Copy out exactly the lines from the start of the data to the line containing "np.array([0, 1, 1, 0])". Include both.

→ **Data**
↓
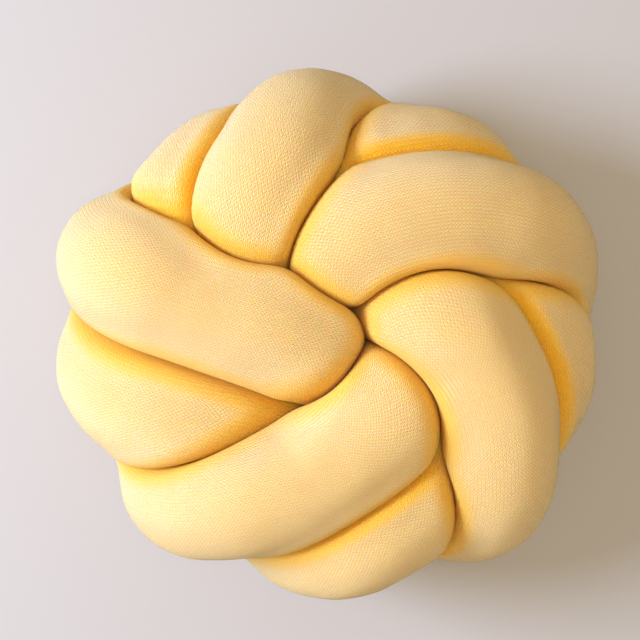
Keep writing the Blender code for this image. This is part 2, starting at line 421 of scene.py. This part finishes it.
def point_values(mesh, name, values):
    attribute = mesh.attributes.new(name, "FLOAT", "POINT")
    attribute.data.foreach_set("value", values.astype(np.float32).ravel())


def face_places():
    """For each face, its station and side, and then how many stations and sides on its corners lie."""
    station = np.repeat(np.arange(FINE_STATIONS), SIDES)[:, None]
    side = np.tile(np.arange(SIDES), FINE_STATIONS)[:, None]
    return station, side, np.array([0, 0, 1, 1]), np.array([0, 1, 1, 0])


def uv_map(mesh, name, across, along):
    layer = mesh.uv_layers.new(name=name)
    values = np.stack([across, along], axis=2).astype(np.float32)
    layer.uv.foreach_set("vector", values.ravel())


def knit_coordinates(mesh):
    """A UV map in stitches: wales round the tube, courses along it."""
    station, side, stations_on, sides_on = face_places()
    wale = (side + sides_on) * WALES / SIDES
    course = (station + stations_on) * COURSES / FINE_STATIONS
    uv_map(mesh, "stitches", wale, course)


def whole_coordinates(mesh):
    """A UV map of the whole tube in one square, cut into lengths that lie side by side."""
    station, side, stations_on, sides_on = face_places()
    per_length = FINE_STATIONS // MAP_LENGTHS
    length, row = np.divmod(station, per_length)
    used = 1 - 2 * MAP_MARGIN
    across = (length + MAP_MARGIN + used * (side + sides_on) / SIDES) / MAP_LENGTHS
    along = MAP_MARGIN + used * (row + stations_on) / per_length
    uv_map(mesh, "OFBake", across, along)


def tube_mesh(name, rings):
    numbers = np.arange(FINE_STATIONS * SIDES).reshape(FINE_STATIONS, SIDES)
    next_side = np.roll(numbers, -1, axis=1)
    corners = [numbers, next_side, after(next_side), after(numbers)]
    faces = np.stack(corners, axis=2).reshape(-1, 4)
    mesh = bpy.data.meshes.new(name)
    mesh.from_pydata(rings.reshape(-1, 3).tolist(), [], faces.tolist())
    mesh.shade_smooth()
    knit_coordinates(mesh)
    whole_coordinates(mesh)
    return mesh


class Nodes:
    """Short names for the shader nodes that a material is made of."""

    def __init__(self, material):
        material.use_nodes = True
        self.tree = material.node_tree
        self.shader = self.tree.nodes["Principled BSDF"]

    def add(self, kind, **settings):
        node = self.tree.nodes.new(kind)
        for name, value in settings.items():
            setattr(node, name, value)
        return node

    def put(self, socket, value):
        if hasattr(value, "is_output"):
            self.tree.links.new(value, socket)
        else:
            socket.default_value = value

    def attribute(self, name):
        return self.add("ShaderNodeAttribute", attribute_name=name).outputs["Fac"]

    def math(self, operation, *values):
        node = self.add("ShaderNodeMath", operation=operation)
        for socket, value in zip(node.inputs, values):
            self.put(socket, value)
        return node.outputs[0]

    def plus(self, *values):
        return self.math("ADD", *values)

    def minus(self, *values):
        return self.math("SUBTRACT", *values)

    def times(self, *values):
        return self.math("MULTIPLY", *values)

    def power(self, *values):
        return self.math("POWER", *values)

    def mix(self, share, first, second):
        node = self.add("ShaderNodeMix", data_type="RGBA")
        self.put(node.inputs["Factor"], share)
        self.put(node.inputs["A"], first)
        self.put(node.inputs["B"], second)
        return node.outputs["Result"]

    def noise(self, vector, scale, detail=2.0):
        node = self.add("ShaderNodeTexNoise")
        self.put(node.inputs["Vector"], vector)
        node.inputs["Scale"].default_value = scale
        node.inputs["Detail"].default_value = detail
        return node.outputs["Fac"]

    def range(self, value, low, high, to_low=0.0, to_high=1.0):
        node = self.add("ShaderNodeMapRange")
        for socket, put in zip(node.inputs, (value, low, high, to_low, to_high)):
            self.put(socket, put)
        return node.outputs[0]


def stitch_places(n, place):
    """How far each point is from the middle of its wale, 1 between wales, and its course."""
    split = n.add("ShaderNodeSeparateXYZ")
    n.put(split.inputs[0], n.add("ShaderNodeUVMap", uv_map="stitches").outputs["UV"])
    across = n.times(n.minus(n.noise(place, ACROSS_WANDER_SCALE), 0.5), ACROSS_WANDER)
    along = n.times(n.minus(n.noise(place, ALONG_WANDER_SCALE), 0.5), ALONG_WANDER)
    wale = n.plus(split.outputs["X"], across)
    course = n.plus(split.outputs["Y"], along)
    off = n.times(n.math("ABSOLUTE", n.minus(n.math("FRACT", wale), 0.5)), 2.0)
    return off, course


def knit_relief(n, place):
    """The stitches' height, from about 0 between them to about 1 on top."""
    off, course = stitch_places(n, place)
    # Each stitch is a V, whose legs rise by a whole course from the wale's middle to its edge.
    leg = n.math("FRACT", n.minus(course, off))
    leg_round = n.math("SINE", n.times(leg, math.pi))
    leg_side = n.math("SINE", n.times(off, math.pi))
    groove = n.minus(1.0, n.power(off, GROOVE_SHARPNESS))
    height = n.times(leg_round, n.plus(n.times(leg_side, LEG_RELIEF), 1 - LEG_RELIEF))
    height = n.times(height, n.plus(n.times(groove, GROOVE_RELIEF), 1 - GROOVE_RELIEF))
    uneven = n.range(n.noise(place, UNEVEN_SCALE, 1.0), *NOISE_MIDDLE, *UNEVEN_HEIGHTS)
    height = n.times(height, uneven)
    # Where courses are packed, the lines between the wales show more than the stitches.
    packed = n.range(n.attribute("packed"), *PACKING)
    line = n.minus(LINE_TOP, n.times(n.power(off, LINE_SHARPNESS), LINE_DEPTH))
    height = n.plus(height, n.times(packed, n.minus(line, height)))
    return n.plus(height, n.times(n.noise(place, FUZZ_SCALE, 3.0), FUZZ_HEIGHT))


def knit_colour(n, place, relief):
    """Slightly uneven dye, with painted shade between the stitches and painted shade and bounce light in the
    creases.
    """
    dye = n.range(n.noise(place, DYE_SCALE), *NOISE_MIDDLE, 0.0, MOST_PALE)
    colour = n.mix(dye, YARN, YARN_PALE)
    # Painted shade in the low gaps between the stitches.
    colour = n.mix(n.range(relief, *GAP_SHADE_HEIGHTS, 1.0, 0.0), colour, YARN_GAP_SHADE)
    # Painted shade and warm bounce light in the creases, where the passes press together.
    return n.mix(n.power(n.attribute("crease"), CREASE_SHADE_POWER), colour, YARN_CREASE_SHADE)


def knit_material():
    material = bpy.data.materials.new("fine_yellow_knit")
    n = Nodes(material)
    place = n.add("ShaderNodeTexCoord").outputs["Object"]
    relief = knit_relief(n, place)
    bump = n.add("ShaderNodeBump")
    bump.inputs["Strength"].default_value = 1.0
    bump.inputs["Distance"].default_value = STITCH_HEIGHT
    n.put(bump.inputs["Height"], relief)
    n.put(n.shader.inputs["Normal"], bump.outputs["Normal"])
    n.put(n.shader.inputs["Base Color"], knit_colour(n, place, relief))
    for socket, value in FINISH.items():
        n.shader.inputs[socket].default_value = value
    return material


def floor_material():
    material = bpy.data.materials.new("pale_floor")
    n = Nodes(material)
    for socket, value in FLOOR_FINISH.items():
        n.shader.inputs[socket].default_value = value
    return material


def knotted_tube():
    laid = evenly_spaced(smooth_curve(route()), STATIONS)
    axis = evenly_spaced(settled(laid), STATIONS)
    axis = evenly_spaced(smooth_curve(axis), FINE_STATIONS)
    rings, slack = soft_skin(axis)
    # How pressed each point is: it keeps the lumps out of the creases and sets the painted crease shade.
    crease = 1 - fade(slack, 0, CREASE_WIDTH)
    outward = rings - axis[:, None]
    outward /= np.linalg.norm(outward, axis=2)[..., None]
    lumps = stuffing_lumps(rings.reshape(-1, 3)).reshape(crease.shape)
    rings = set_down(rings + outward * (lumps * (1 - crease))[..., None])
    mesh = tube_mesh("knitted_tube", rings)
    point_values(mesh, "crease", crease)
    point_values(mesh, "packed", packed_courses(rings))
    mesh.materials.append(knit_material())
    tube = bpy.data.objects.new("knitted_tube", mesh)
    bpy.context.scene.collection.objects.link(tube)
    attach(tube, "root")
    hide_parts("knotted_tube")


def floor():
    bpy.ops.mesh.primitive_plane_add(size=FLOOR_SIZE, location=(0, 0, -FLOOR_DROP))
    plane = bpy.context.object
    plane.name = "floor"
    plane.data.materials.append(floor_material())


def area_light(settings):
    data = bpy.data.lights.new(settings.name, "AREA")
    data.shape = "DISK"
    data.size = settings.size
    data.energy = settings.power
    data.color = settings.colour
    light = bpy.data.objects.new(settings.name, data)
    towards = Vector(settings.target) - Vector(settings.place)
    light.location = settings.place
    light.rotation_euler = towards.to_track_quat("-Z", "Y").to_euler()
    bpy.context.scene.collection.objects.link(light)


def studio():
    for settings in LIGHTS:
        area_light(settings)
    world = bpy.context.scene.world or bpy.data.worlds.new("studio")
    bpy.context.scene.world = world
    world.use_nodes = True
    background = world.node_tree.nodes["Background"]
    background.inputs["Color"].default_value = SURROUNDINGS
    background.inputs["Strength"].default_value = SURROUNDINGS_STRENGTH
    bpy.context.scene.view_settings.view_transform = "Standard"


def camera():
    data = bpy.data.cameras.new("camera")
    data.lens = LENS
    data.sensor_width = SENSOR_WIDTH
    distance = VIEW_WIDTH * LENS / SENSOR_WIDTH
    eye = bpy.data.objects.new("camera", data)
    eye.location = (*VIEW_MIDDLE, VIEW_HEIGHT + distance)
    bpy.context.scene.collection.objects.link(eye)
    bpy.context.scene.camera = eye


knotted_tube()
floor()
studio()
camera()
↑
→ **Exercise result**
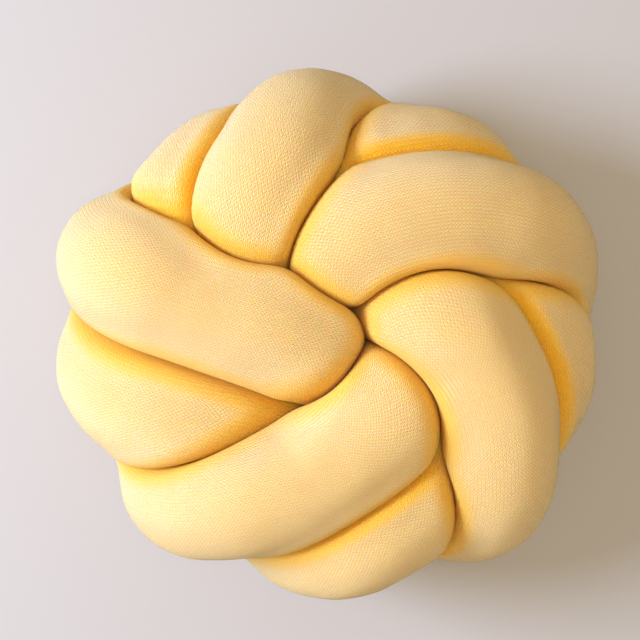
Keep writing the Blender code for this image. This is part 2, starting at line 421 of scene.py. This part finishes it.
def point_values(mesh, name, values):
    attribute = mesh.attributes.new(name, "FLOAT", "POINT")
    attribute.data.foreach_set("value", values.astype(np.float32).ravel())


def face_places():
    """For each face, its station and side, and then how many stations and sides on its corners lie."""
    station = np.repeat(np.arange(FINE_STATIONS), SIDES)[:, None]
    side = np.tile(np.arange(SIDES), FINE_STATIONS)[:, None]
    return station, side, np.array([0, 0, 1, 1]), np.array([0, 1, 1, 0])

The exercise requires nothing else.